The panel did not address – or even acknowledge – the Supreme Court’s June 2007 decision. Sotomayor referred to it during the oral argument, but there is no indication in the public record that the Second Circuit considered it in reaching its decision.

The brief order provoked an unusual request within the Second Circuit for the Ricci case to be reheard by all 13 active appeals-court judges. The judges voted 7 to 6 not to rehear the Ricci case.

Torre filed an appeal to the US Supreme Court. The case was heard on April 22.

Some legal analysts criticize Sotomayor for her role in the Ricci case. They say it deserved a full appellate examination and opinion.

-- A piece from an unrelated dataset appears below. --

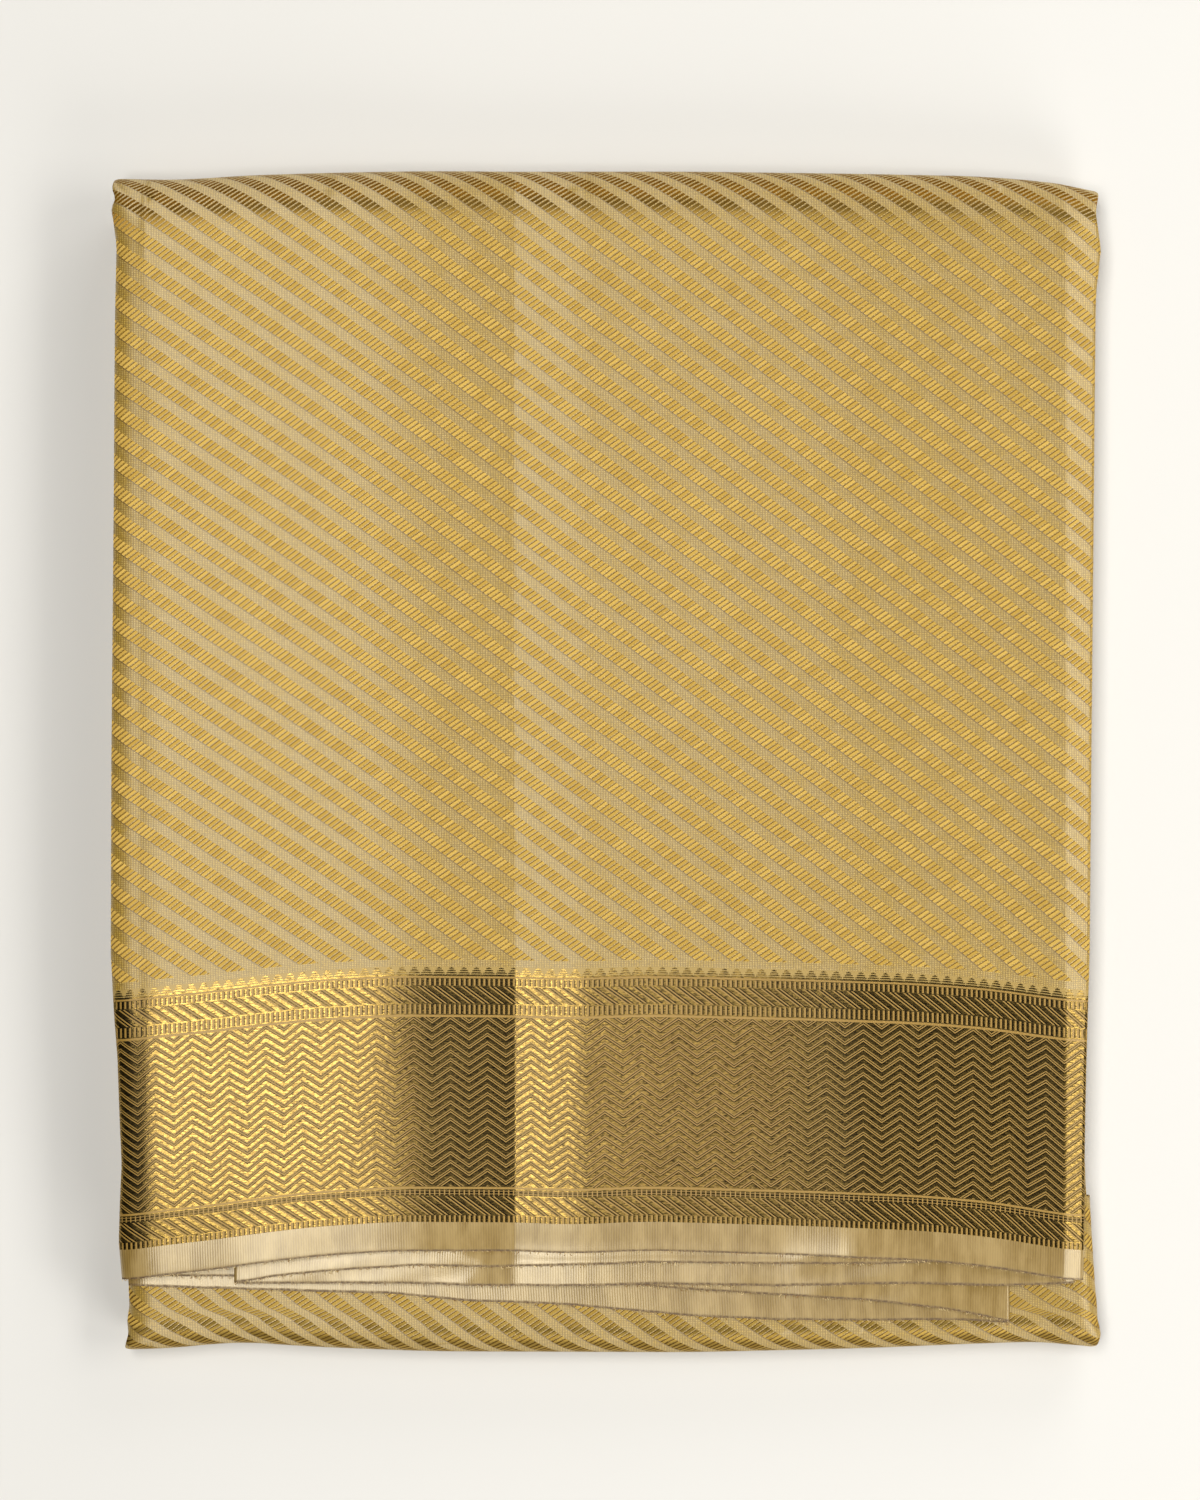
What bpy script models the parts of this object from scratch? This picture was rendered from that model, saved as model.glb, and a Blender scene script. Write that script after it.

Others defend the summary order as an efficient use of judicial resources. Seventy-five percent of cases end at the Second Circuit as summary orders, says Doug Kendall of the Constitutional Accountability Center.

He says Sotomayor’s posture in the Ricci case, upholding circuit precedents by upholding a district court’s decision, is not the work of a judicial activist. “A thorough review of Judge Sotomayor’s record reveals that she is the epitome of a small ‘c’ conservative judge,” he says. “She is very careful. She is a stickler for precedent and details.”

Michael Rosman has followed the Ricci case closely for years, filing friend-of-the-court briefs on behalf of the Center for Individual Rights. He says he was disappointed by the Second Circuit’s skimpy treatment of the issues.

If given a chance, Mr. Rosman says, he’d ask Sotomayor two questions. “Why did you think this could just be given the back of your hand when it was, in fact, a pretty important case?”

His second question: “What did the Supreme Court see that you didn’t?”

That answer may come soon. A high-court decision in the Ricci case is expected by the end of June.